The main program code is pretty simple. You push the arguments onto the stack, call the function, and then move the stack pointer back. The result is stored in %eax. Note that between the two calls to power, we save the first value onto the stack. This is because the only register that is guaranteed to be saved is %ebp. Therefore we push the value onto the stack, and pop the value back off after the second function call is complete.
Let's look at how the function itself is written. Notice that before the function, there is documentation as to what the function does, what its arguments are, and what it gives as a return value. This is useful for programmers who use this function. This is the function's interface. This lets the programmer know what values are needed on the stack, and what will be in %eax at the end.
We then have the following line:
.type power,@function
This tells the linker that the symbol power should be treated as a function. Since this program is only in one file, it would work just the same with this left out. However, it is good practice.
After that, we define the value of the power label:
power:
As mentioned previously, this defines the symbol power to be the address where the instructions following the label begin. This is how call power works. It transfers control to this spot of the program. The difference between call and jmp is that call also pushes the return address onto the stack so that the function can return, while the jmp does not.
Next, we have our instructions to set up our function:
pushl %ebp movl %esp, %ebp subl $4, %esp
At this point, our stack looks like this:
Base Number <--- 12(%ebp) Power <--- 8(%ebp) Return Address <--- 4(%ebp) Old %ebp <--- (%ebp) Current result <--- -4 (%ebp) and (%esp)
Although we could use a register for temporary storage, this program uses a local variable in order to show how to set it up. Often times there just aren't enough registers to store everything, so you have to offload them into local variables. Other times, your function will need to call another function and send it a pointer to some of your data. You can't have a pointer to a register, so you have to store it in a local variable in order to send a pointer to it.
Basically, what the program does is start with the base number, and store it both as the multiplier (stored in %ebx) and the current value (stored in -4(%ebp)). It also has the power stored in %ecx It then continually multiplies the current value by the multiplier, decreases the power, and leaves the loop if the power (in %ecx) gets down to 1.

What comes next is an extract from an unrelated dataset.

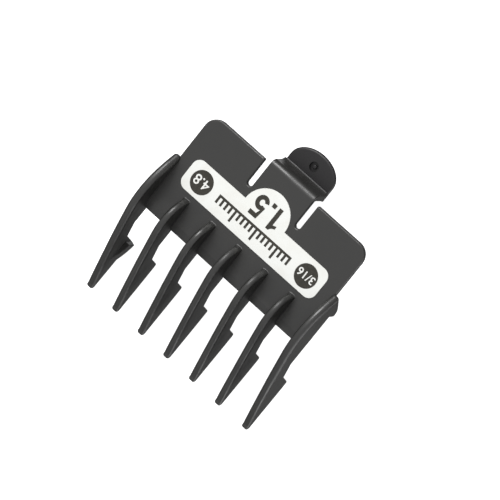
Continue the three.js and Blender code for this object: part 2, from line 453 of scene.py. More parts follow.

By now, you should be able to go through the program without help. The only things you should need to know is that imull does integer multiplication and stores the result in the second operand, and decl decreases the given register by 1. For more information on these and other instructions, see Appendix B
A good project to try now is to extend the program so it will return the value of a number if the power is 0 (hint, anything raised to the zero power is 1). Keep trying. If it doesn't work at first, try going through your program by hand with a scrap of paper, keeping track of where %ebp and %esp are pointing, what is on the stack, and what the values are in each register.